Cross holdings, aka keiretsu, are being unwound. Keiretsu is the thing Toyota does, whereby it owns its suppliers’ shares. Keiretsu is on its way out. It’s going to be harder for companies to resist shareholder demands, and resist takeover attempts. A note from Mitsubishi and Morgan Stanley found the average number of cross-holdings among Topix500 companies declined from 130 in 2019 to 107 last year.

Margins are higher. Japanese operating businesses are healthier now than before. Operating margins at Topix companies have steadily grown from 6 per cent in 2012 to more than 9 per cent last year, according to data from Bloomberg.

To be sure, it’s hard to say whether Japanese companies are more profitable because the economy is stronger, or because Japanese companies are more disciplined and focused than before.

All of this has fed into higher stock prices. The Topix index of Japanese stocks is on a tear. Japan is sometimes said to be ageing into irrelevance, but its stock market says otherwise.

It might be that Japanese companies have been like a balloon held underwater by their sloppy management practices. Now they’re coming back to trend.

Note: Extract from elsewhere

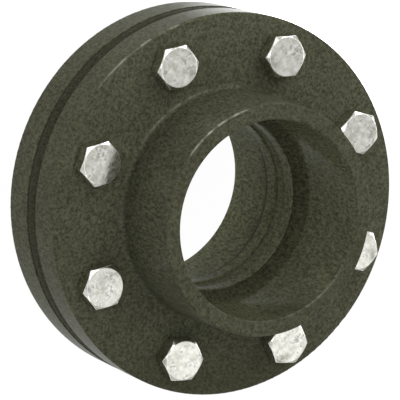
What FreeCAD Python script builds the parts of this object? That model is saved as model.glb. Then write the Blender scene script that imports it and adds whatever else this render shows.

The Topix is a broad index of Japanese stocks. It includes more of the small ones with archaic management. The Nikkei 225 is a more concentrated index of big companies. It's those who have made the biggest effort to adopt Western-style shareholder capitalism. The forward price/earnings ratio of the Nikkei 225 — a measure of how confident investors are in the prospects of companies — is currently 23, which is the same as that of the S&P500. The Stoxx 600 index of European stocks, by contrast, is 12.8.

As I wrote last week, shareholder value is a big, broad, society-altering idea. It changes how companies organise themselves, how they invest, how they buy and sell, how they employ people and whom they employ. In the West, it bled into politics too. It'll be interesting to watch whether this idea spreads through Japanese society from its beachhead in the corporate world.